* **TASK DIRECTIONS**
What number of lines hold the word "materials"? State that number and nothing besides.

• • •

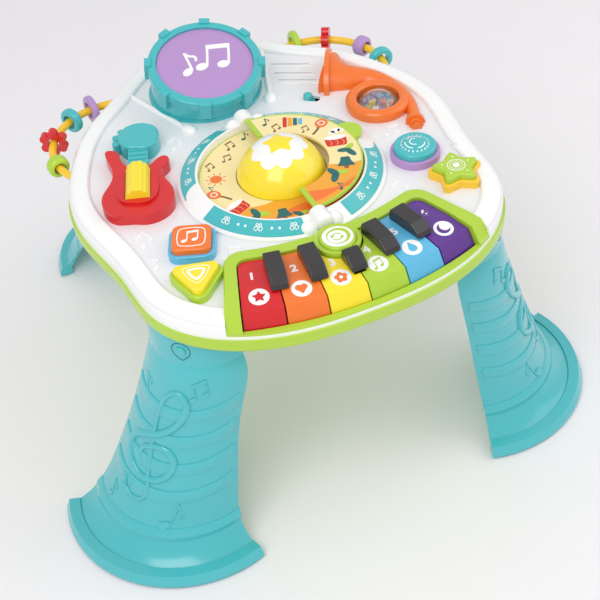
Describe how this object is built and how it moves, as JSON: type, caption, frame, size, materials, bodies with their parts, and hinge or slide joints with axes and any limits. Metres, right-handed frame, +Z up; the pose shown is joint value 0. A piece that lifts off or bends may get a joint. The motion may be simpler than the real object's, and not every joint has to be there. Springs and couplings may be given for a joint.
{
  "type": "musical activity table",
  "caption": "Toddler's activity table: a deck of keys, drum, horn, guitar, push buttons, flip page and bead wires on splayed legs.",
  "frame": {"origin": "centre of the bounding box's footprint, on the floor under the foot pads", "axes": "+X to the child's right, +Y from the child's edge towards the drum, +Z up"},
  "size_m": [0.582, 0.615, 0.3577],
  "materials": {
    "shell_white": "glossy",
    "leg_teal": "glossy",
    "pad_rubber": "matte",
    "screw_steel": "satin",
    "cell_dark": "satin",
    "board_green": "satin",
    "speaker_black": "matte",
    "bed_grey": "satin",
    "lime_plastic": "glossy",
    "red_plastic": "glossy",
    "orange_plastic": "glossy",
    "yellow_plastic": "glossy",
    "sky_plastic": "glossy",
    "violet_plastic": "glossy",
    "charcoal_plastic": "glossy",
    "teal_plastic": "glossy",
    "page_cream": "satin",
    "head_purple": "satin",
    "clear_window": "glossy",
    "wire_yellow": "glossy"
  },
  "bodies": {
    "table": {"top_shell": "shell_white", "lower_tray": "lime_plastic", "leg_front_left": "leg_teal", "leg_front_right": "leg_teal", "leg_back_left": "leg_teal", "leg_back_right": "leg_teal", "foot_pads": "pad_rubber", "case_screws": "screw_steel", "battery_door": "shell_white", "batteries": "cell_dark", "circuit_board": "board_green", "speaker": "speaker_black", "keyboard_frame": "lime_plastic", "key_bed": "bed_grey", "black_keys": "charcoal_plastic", "ring_base": "shell_white", "ring_inlays": "teal_plastic", "disc_plate": "page_cream", "drum_shell": "teal_plastic", "horn_body": "orange_plastic", "horn_window": "clear_window", "horn_beads": "violet_plastic", "guitar_body": "red_plastic", "guitar_neck": "teal_plastic", "roller_axle": "screw_steel", "square_base": "sky_plastic", "triangle_base": "lime_plastic", "round_base": "violet_plastic", "star_base": "yellow_plastic", "wire_left": "wire_yellow", "wire_right": "wire_yellow"},
    "key_1_body": {"key_1": "red_plastic"},
    "key_2_body": {"key_2": "orange_plastic"},
    "key_3_body": {"key_3": "yellow_plastic"},
    "key_4_body": {"key_4": "lime_plastic"},
    "key_5_body": {"key_5": "sky_plastic"},
    "key_6_body": {"key_6": "violet_plastic"},
    "square_button_body": {"square_button": "orange_plastic"},
    "triangle_button_body": {"triangle_button": "yellow_plastic"},
    "round_button_body": {"round_button": "teal_plastic"},
    "star_button_body": {"star_button": "lime_plastic"},
    "mode_button_body": {"mode_button": "lime_plastic"},
    "centre_dome_body": {"centre_dome": "yellow_plastic"},
    "drum_head_body": {"drum_head": "head_purple"},
    "switch_knob_body": {"switch_knob": "teal_plastic"},
    "flip_page_body": {"flip_page": "page_cream"},
    "guitar_roller_body": {"guitar_roller": "yellow_plastic"},
    "link_ring_left_body": {"link_ring_left": "violet_plastic"},
    "round_ring_left_body": {"round_ring_left": "teal_plastic"},
    "flower_bead_left_body": {"flower_bead_left": "red_plastic"},
    "band_bead_left_body": {"band_bead_left": "lime_plastic"},
    "link_ring_right_body": {"link_ring_right": "lime_plastic"},
    "flower_bead_right_body": {"flower_bead_right": "red_plastic"},
    "band_bead_right_body": {"band_bead_right": "violet_plastic"},
    "round_ring_right_body": {"round_ring_right": "teal_plastic"},
    "catch_front_left_body": {"catch_front_left": "leg_teal"},
    "catch_front_right_body": {"catch_front_right": "leg_teal"},
    "catch_back_left_body": {"catch_back_left": "leg_teal"},
    "catch_back_right_body": {"catch_back_right": "leg_teal"}
  },
  "joints": [
    {"name": "key_1_press", "type": "hinge", "parent": "table", "child": "key_1_body", "pos_m": [-0.07441, -0.21071, 0.286], "axis": [0.9588, -0.284, 0], "range_deg": [0, 2.2], "stiffness_Nm_per_rad": 0.6, "springref_deg": -8.59},
    {"name": "key_2_press", "type": "hinge", "parent": "table", "child": "key_2_body", "pos_m": [-0.04505, -0.2176, 0.286], "axis": [0.9851, -0.1719, 0], "range_deg": [0, 2.2], "stiffness_Nm_per_rad": 0.6, "springref_deg": -8.59},
    {"name": "key_3_press", "type": "hinge", "parent": "table", "child": "key_3_body", "pos_m": [-0.01508, -0.22107, 0.286], "axis": [0.9983, -0.0576, 0], "range_deg": [0, 2.2], "stiffness_Nm_per_rad": 0.6, "springref_deg": -8.59},
    {"name": "key_4_press", "type": "hinge", "parent": "table", "child": "key_4_body", "pos_m": [0.01508, -0.22107, 0.286], "axis": [0.9983, 0.0576, 0], "range_deg": [0, 2.2], "stiffness_Nm_per_rad": 0.6, "springref_deg": -8.59},
    {"name": "key_5_press", "type": "hinge", "parent": "table", "child": "key_5_body", "pos_m": [0.04505, -0.2176, 0.286], "axis": [0.9851, 0.1719, 0], "range_deg": [0, 2.2], "stiffness_Nm_per_rad": 0.6, "springref_deg": -8.59},
    {"name": "key_6_press", "type": "hinge", "parent": "table", "child": "key_6_body", "pos_m": [0.07441, -0.21071, 0.286], "axis": [0.9588, 0.284, 0], "range_deg": [0, 2.2], "stiffness_Nm_per_rad": 0.6, "springref_deg": -8.59},
    {"name": "square_press", "type": "slide", "parent": "table", "child": "square_button_body", "axis": [0, 0, -1], "range_m": [0, 0.0025], "stiffness_N_per_m": 150, "springref_m": -0.004},
    {"name": "triangle_press", "type": "slide", "parent": "table", "child": "triangle_button_body", "axis": [0, 0, -1], "range_m": [0, 0.0025], "stiffness_N_per_m": 150, "springref_m": -0.004},
    {"name": "round_press", "type": "slide", "parent": "table", "child": "round_button_body", "axis": [0, 0, -1], "range_m": [0, 0.0025], "stiffness_N_per_m": 150, "springref_m": -0.004},
    {"name": "star_press", "type": "slide", "parent": "table", "child": "star_button_body", "axis": [0, 0, -1], "range_m": [0, 0.0025], "stiffness_N_per_m": 150, "springref_m": -0.004},
    {"name": "mode_press", "type": "slide", "parent": "table", "child": "mode_button_body", "axis": [0, 0, -1], "range_m": [0, 0.002], "stiffness_N_per_m": 150, "springref_m": -0.004},
    {"name": "dome_press", "type": "slide", "parent": "table", "child": "centre_dome_body", "axis": [0, 0, -1], "range_m": [0, 0.0025], "stiffness_N_per_m": 150, "springref_m": -0.004},
    {"name": "drum_press", "type": "slide", "parent": "table", "child": "drum_head_body", "axis": [0, 0.2419, -0.9703], "range_m": [0, 0.002], "stiffness_N_per_m": 300, "springref_m": -0.004},
    {"name": "switch_slide", "type": "slide", "parent": "table", "child": "switch_knob_body", "axis": [0.766, -0.6428, 0], "range_m": [0, 0.008]},
    {"name": "page_flip", "type": "hinge", "parent": "table", "child": "flip_page_body", "pos_m": [0, -0.1095, 0.3166], "axis": [0, -1, 0], "range_deg": [0, 180]},
    {"name": "roller_spin", "type": "hinge", "parent": "table", "child": "guitar_roller_body", "pos_m": [-0.12995, -0.06769, 0.3142], "axis": [0.3502, 0.9367, 0], "continuous": true},
    {"name": "link_ring_left_run", "type": "hinge", "parent": "table", "child": "link_ring_left_body", "pos_m": [-0.1115, 0.0395, 0.291], "axis": [0, 0, -1], "range_deg": [-4, 5]},
    {"name": "round_ring_left_run", "type": "hinge", "parent": "table", "child": "round_ring_left_body", "pos_m": [-0.1115, 0.0395, 0.291], "axis": [0, 0, -1], "range_deg": [-12, 9]},
    {"name": "flower_bead_left_run", "type": "hinge", "parent": "table", "child": "flower_bead_left_body", "pos_m": [-0.1115, 0.0395, 0.291], "axis": [0, 0, -1], "range_deg": [-17, 12]},
    {"name": "band_bead_left_run", "type": "hinge", "parent": "table", "child": "band_bead_left_body", "pos_m": [-0.1115, 0.0395, 0.291], "axis": [0, 0, -1], "range_deg": [-4, 9]},
    {"name": "link_ring_right_run", "type": "hinge", "parent": "table", "child": "link_ring_right_body", "pos_m": [0.1115, 0.0395, 0.291], "axis": [0, 0, 1], "range_deg": [-8, 1]},
    {"name": "flower_bead_right_run", "type": "hinge", "parent": "table", "child": "flower_bead_right_body", "pos_m": [0.1115, 0.0395, 0.291], "axis": [0, 0, 1], "range_deg": [-10, 14]},
    {"name": "band_bead_right_run", "type": "hinge", "parent": "table", "child": "band_bead_right_body", "pos_m": [0.1115, 0.0395, 0.291], "axis": [0, 0, 1], "range_deg": [-9, 14]},
    {"name": "round_ring_right_run", "type": "hinge", "parent": "table", "child": "round_ring_right_body", "pos_m": [0.1115, 0.0395, 0.291], "axis": [0, 0, 1], "range_deg": [-5, 9]},
    {"name": "catch_front_left_press", "type": "slide", "parent": "table", "child": "catch_front_left_body", "axis": [0.7071, 0.7071, 0], "range_m": [0, 0.005], "stiffness_N_per_m": 200, "springref_m": -0.003},
    {"name": "catch_front_right_press", "type": "slide", "parent": "table", "child": "catch_front_right_body", "axis": [-0.7071, 0.7071, 0], "range_m": [0, 0.005], "stiffness_N_per_m": 200, "springref_m": -0.003},
    {"name": "catch_back_left_press", "type": "slide", "parent": "table", "child": "catch_back_left_body", "axis": [0.4695, -0.8829, 0], "range_m": [0, 0.005], "stiffness_N_per_m": 200, "springref_m": -0.003},
    {"name": "catch_back_right_press", "type": "slide", "parent": "table", "child": "catch_back_right_body", "axis": [-0.4695, -0.8829, 0], "range_m": [0, 0.005], "stiffness_N_per_m": 200, "springref_m": -0.003}
  ]
}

• • •

* **PROBLEM SOLUTION**
2